In the meantime, Julian set out from Constantinople for Antioch, in order to prepare for his Persian expedition. From Chalcedon he turned out of his road to Pessinunte, a town in Galatia, there to offer sacrifice in a famous temple of Cybele. In that town he condemned a certain Christian to be beheaded for the faith, and the martyr went to execution with as much joy as if he had been called to a banquet. When Julian arrived at Ancyra, Saint Basil was presented before him, and the crafty emperor, putting on an air of compassion, said to him: “I myself am well skilled in your mysteries; and I can inform you, that Christ, in whom you place your trust, died under Pilate, and remains among the dead.” The Martyr answered: “You are deceived; you have renounced Christ at a time when he conferred on you the empire. But he will deprive you of it, together with your life. As you have thrown down his altars, so will he overturn your throne, and as you have violated his holy law, which you had so often announced to the people (when a Reader in the church), and have trodden it under your feet, your body shall be cast forth without the honor of a burial, and shall be trampled upon by men.” Julian replied: “I designed to dismiss you, but your impudent manner of rejecting my advice, and uttering reproaches against me, forces me to do you harm. It is therefore my command, that every day your skin be torn off you in seven different places till you have no more left.” He then gave the charge to count Frumentinus, the captain of his guards, to see this barbarous sentence executed.

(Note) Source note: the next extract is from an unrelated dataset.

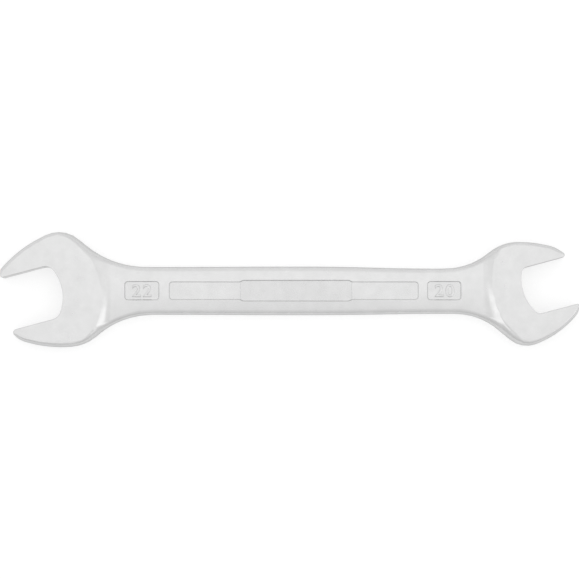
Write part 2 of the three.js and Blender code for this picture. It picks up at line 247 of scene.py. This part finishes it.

The Saint, after having suffered with wonderful patience the first incisions, desired to speak to the emperor. Frumentinus would be himself the bearer of this message to Julian, not doubting that Basil intended to comply and offer sacrifice. Julian instantly ordered that the confessor should meet him in the temple of Asclepius. He there pressed him to join him in offering sacrifices. But the Martyr replied, that he could never adore blind and deaf idols. And taking a piece of his flesh which had been cut out of his body that day, and still hung to it by a bit of skin, he threw it upon Julian. The emperor went out in great indignation, and count Frumentinus, fearing his displeasure, studied how to revenge an insult, for which he seemed responsible to his master. He therefore mounted his tribunal, and ordered the torments of the Martyr to be redoubled; and so deep were the incisions made in his flesh, that his bowels were exposed to view, and the spectators wept for compassion. The Martyr prayed aloud the whole time, and at evening was carried back to prison. Next morning Julian set out for Antioch, and would not see Frumentinus. The count resolved to repair his disgrace, or at least to discharge his resentment by exerting his rage upon the servant of Christ. But to his thundering threats Basil answered: “You know how many pieces of flesh have been torn from my body, yet look on my shoulders and sides, see if any wounds appear? Know that Jesus Christ this night has healed me. Send this news to your master Julian, that he may know the power of God whom he has forsaken. He has overturned his altars, who was himself concealed under them when he was sought by Constantius to be put to death. But God has revealed to me that his tyranny shall be shortly extinguished with his life.” Frumentinus seemed no longer able to contain his rage, and commanded the Saint to be laid upon his belly, and his back to be pierced with red-hot iron spikes. The Martyr expired under these torments on the 29th of June, in 362, however his name is honored both by the Latins and Greeks on the 22nd of March, due to June 29th being the feast of the Holy Foremost Apostles Peter and Paul.

This Saint should not be confused with Holy Martyr Basil of Ancyra (Jan. 2), who was a layman and not a presbyter.

Apolytikion in the Third Tone
By the inspiration of the Holy Spirit, thou didst worthily receive the anointing of the priesthood, O Basil. Thou didst offer thy martyric contest as a royal sacrifice to the King of ages. O Venerable Father, entreat Christ our God to grant us His great mercy.

Kontakion in the Third Tone
As a priest of the King of glory, thou didst also become a holy warrior by thy contest. Thou didst shame the counsels of the lawless, and receive the enjoyment of the heavenly kingdom, O Basil, blessed Hieromartyr of Christ.